Radical new way to protect nature’s diversity provides incentives and helps tackle poverty
New research introducing a system to help protect biodiversity while also reducing poverty, is released by IIED today, marking World Wildlife Day (3 March).
In ‘Making the market work for nature: how biocredits can protect biodiversity and reduce poverty’, IIED proposes the first system of its kind for raising funds as an incentive to conserve the rich diversity of life while making sure the women, children and men living in and around these areas also benefit.
The system comprises biocredits – units of biodiversity in all of its forms, from forests to indigenous seed varieties, coral reefs to tigers and insects. The value of biocredits rises only when the area or number of species it comprises increases. This provides an incentive for improving conservation areas and species numbers.
Also, biocredits would finance conservation efforts in a specific area and could not be set against destructive activities in other areas, as happens with carbon and biodiversity offsets.
Under the system, governments, organisations, companies or individuals, such as farmers, in developing countries would provide biocredits through new market institutions set up to issue, register and monitor them. These will need to be established as was similarly done when the system of carbon trading was created.

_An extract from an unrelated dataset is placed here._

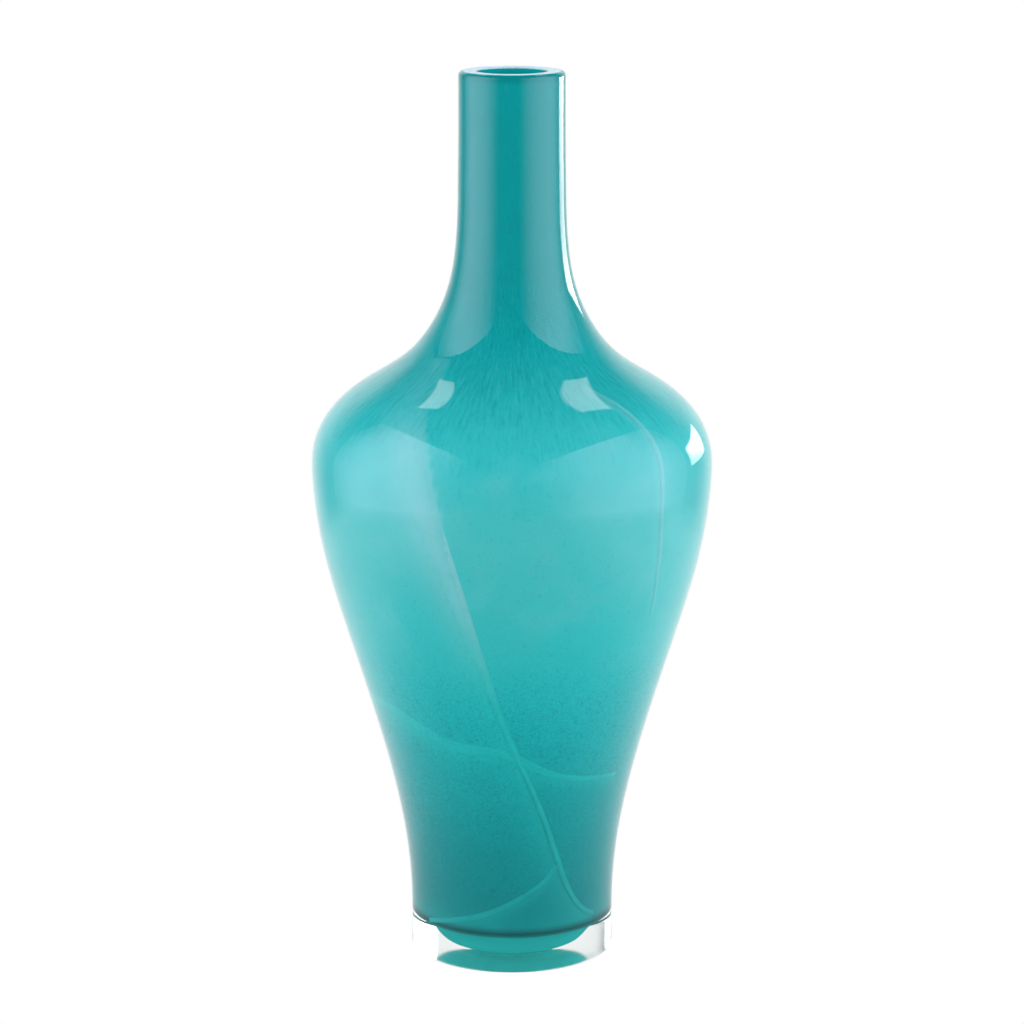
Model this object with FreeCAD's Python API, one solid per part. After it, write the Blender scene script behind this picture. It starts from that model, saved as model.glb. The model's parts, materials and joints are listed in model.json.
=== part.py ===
import FreeCAD, Part
import math
import os

os.makedirs("parts", exist_ok=True)

# Hand-blown vase in cased glass, millimetres. +Z runs up the axis and the origin is the centre of the foot's
# rest face. The vase is a thick clear casing gathered over a thin turquoise bubble, with pale opal trails
# fused between the two.

# Driving dimensions.
HEIGHT = 420.0
FOOT_RADIUS = 48.2
BELLY_RADIUS = 94.1
BELLY_HEIGHT = 235.0
NECK_RADIUS = 24.8
BORE_RADIUS = 16.5
CLEAR_WALL = 4.5  # clear casing over the foot and belly
CLEAR_LIP_WALL = 5.0  # clear casing at the lip
COLOUR_WALL = 2.0  # turquoise layer at its thinnest, on the belly
LAYER_FOOT = 18.0  # height where the turquoise layer's wall starts, above its domed underside
INNER_FLOOR = 18.5  # height of the floor inside the vase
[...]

The baseline of every credit would be verified when it is registered. When sold it would be entered into an official register, monitored and its ownership tracked to maintain compliance and transparency ensuring the area covered was not degraded or destroyed.
For conservation to work, the people living amid and near areas rich in biodiversity need to benefit from its protection. With biocredits, a proportion of the money raised would be channelled to local communities in low- and middle-income tropical countries, where most of the world’s biodiversity is located. This is key to making sure their incomes are protected and local people have an incentive to safeguard biodiversity.

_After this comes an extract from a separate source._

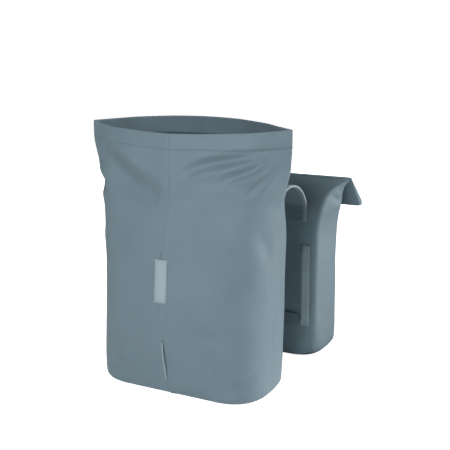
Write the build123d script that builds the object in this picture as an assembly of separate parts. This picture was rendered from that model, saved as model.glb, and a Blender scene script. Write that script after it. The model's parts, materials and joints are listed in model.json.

IIED director Andrew Norton said: “Too many plans for saving the rich variety of nature on which we all depend have failed and biodiversity is declining faster than at any other time in human history. Our proposal for biocredits would help reverse this destructive trend and benefit some of the world’s poorest people.

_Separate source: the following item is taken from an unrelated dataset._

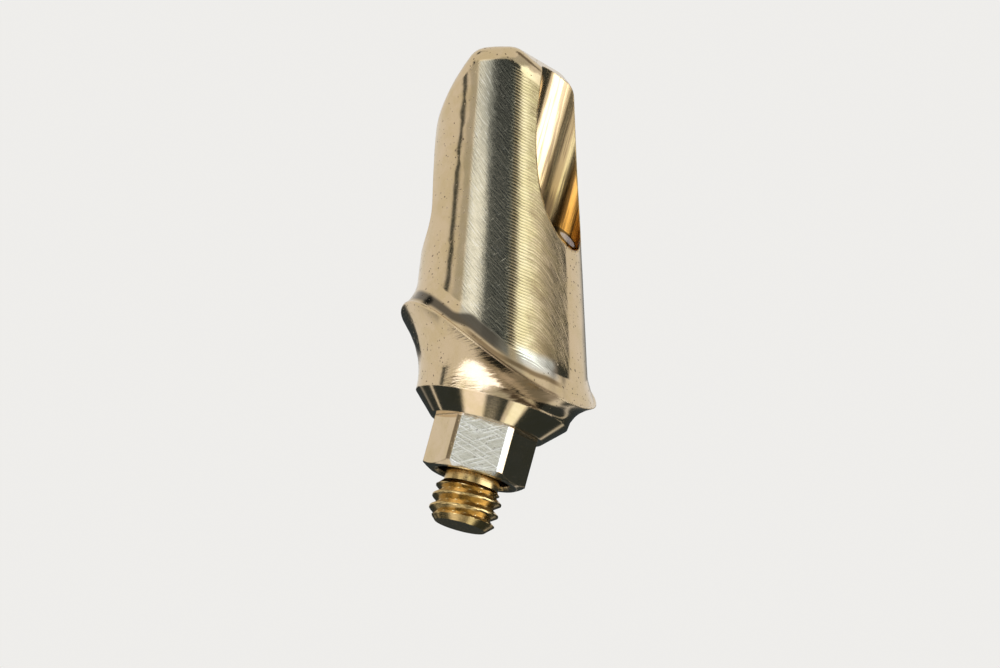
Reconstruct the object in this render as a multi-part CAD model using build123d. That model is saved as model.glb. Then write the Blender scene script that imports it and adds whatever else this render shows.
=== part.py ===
from build123d import *
import math
import os

# An angled dental abutment on its implant axis (+Z), held to the implant by one retaining screw.
# The origin is the centre of the flat shoulder that seats on the implant. The post leans towards
# -X, and the access channel for the screw driver breaks out of it on +X. Millimetres.

# Connection to the implant
platform_diameter = 4.5
bevel_height = 0.58
bevel_angle = 45.0
hex_across_flats = 2.72
hex_across_corners = 3.03
hex_length = 1.5
hex_end_diameter = 2.62
hex_end_angle = 30.0
hex_rotation = 30.0

# Post
post_tilt = 15.0
bend_height = 1.12
post_radius_at_bend = 2.634
post_taper = 4.6

# Top, a small flat between two sloping faces, one on the lean side and one over the opening. Each
# slope's distance is from the post axis to where it leaves the flat.
top_height = 9.98
lean_slope_angle = 52.0
lean_slope_distance = 0.24
opening_slope_angle = 44.0
opening_slope_distance = 0.91
top_edge_radius = 0.6
stock_above_top = 1.02

# Flat on the side that the post leans to, with a round run-out below
flat_distance = 1.36
flat_start = 5.4
flat_angle = 7.3
flat_cutter_radius = 1.5

# Margin, measured about the post axis from the bend point
margin_radius = 2.85
margin_shift = 0.03
margin_turn = -10.6
margin_height = 1.17
margin_drop = 1.63
margin_saddle = 0.49
margin_skew = 0.11
lip_round = 0.08
flare_height = 0.75
flare_power = 1.6
flare_power_change = 0.5

# Access channel, screw seat and screw
channel_diameter = 2.4
seat_height = 0.5
head_clearance = 0.07
thread_diameter = 2.0
thread_clearance = 0.06
bore_edge_chamfer = 0.07
thread_length = 1.2
thread_gap = 0.25
tip_chamfer = 0.25
shank_diameter = 1.6
head_height = 2.0
head_edge_chamfer = 0.12
socket_across_flats = 1.25
socket_depth = 1.3
socket_point_angle = 118.0

# Modelling detail
ring_point_count = 24
collar_band_count = 5
lip_band_count = 2
flare_band_count = 5
taper_band_count = 4
overrun = 1.0

post_axis = Vector(-math.sin(math.radians(post_tilt)), 0, math.cos(math.radians(post_tilt)))
post_across = Vector(math.cos(math.radians(post_tilt)), 0, math.sin(math.radians(post_tilt)))
bend_point = Vector(0, 0, bend_height)
lean_plane = Plane(origin=bend_point, x_dir=post_across, z_dir=Vector(0, -1, 0))

platform_radius = platform_diameter / 2
shoulder_radius = platform_radius - bevel_height * math.tan(math.radians(bevel_angle))
channel_radius = channel_diameter / 2
stock_height = top_height + stock_above_top
bore_radius = thread_diameter / 2 + thread_clearance


def post_radius(height):
    """Radius of the tapered post at a height along its own axis above the bend point."""
    return post_radius_at_bend - height * math.tan(math.radians(post_taper))


def post_point(radius, angle, height):
    """Point at a radius, angle and height in the post's own cylinder coordinates."""
    across = post_across * (radius * math.cos(angle)) + Vector(0, radius * math.sin(angle), 0)
    return bend_point + across + post_axis * height


def crest_height(angle):
    """Height of the scalloped margin: low under the opening, high behind, raised at both sides."""
    turned_by = angle - math.radians(margin_turn)
    return (margin_height - margin_drop * math.cos(turned_by)
            - margin_saddle * math.cos(2 * turned_by) + margin_skew * math.cos(3 * turned_by))


def crest_radius(angle):
    """Radius of the margin's outer edge about the post axis."""
    return margin_radius + margin_shift * math.cos(angle)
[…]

"Any programme for protecting biodiversity must make sure conservation and development work together – this is crucial, particularly as the world lays the foundation for a new chapter in the Convention on Biological Diversity.”
For more information or to arrange an interview, contact Beth Herzfeld, IIED head of media, on +44 (0)7557 658 482 or email email@example.com
Notes to editors
- ‘Making the market work for nature: how biocredits can protect biodiversity and reduce poverty’, is authored by Paul Steele, chief economist in IIED’s Shaping Sustainable Markets research group and Ina Porras, formerly a senior researcher in IIED’s Shaping Sustainable Markets research group
- According to the Intergovernmental Platform on Biodiversity and Ecosystem Services (IPBES) Global Assessment Report, biodiversity is declining faster than at any other time in human history.
- For information on biodiversity and development, read ‘Biodiversity loss is a development issue. A rapid review of the evidence’
- From 15-28 October 2020, signatories to the Convention on Biological Diversity (CBD) will meet in Kunming, China for the Conference of the Parties to set new targets to protect the world’s biodiversity.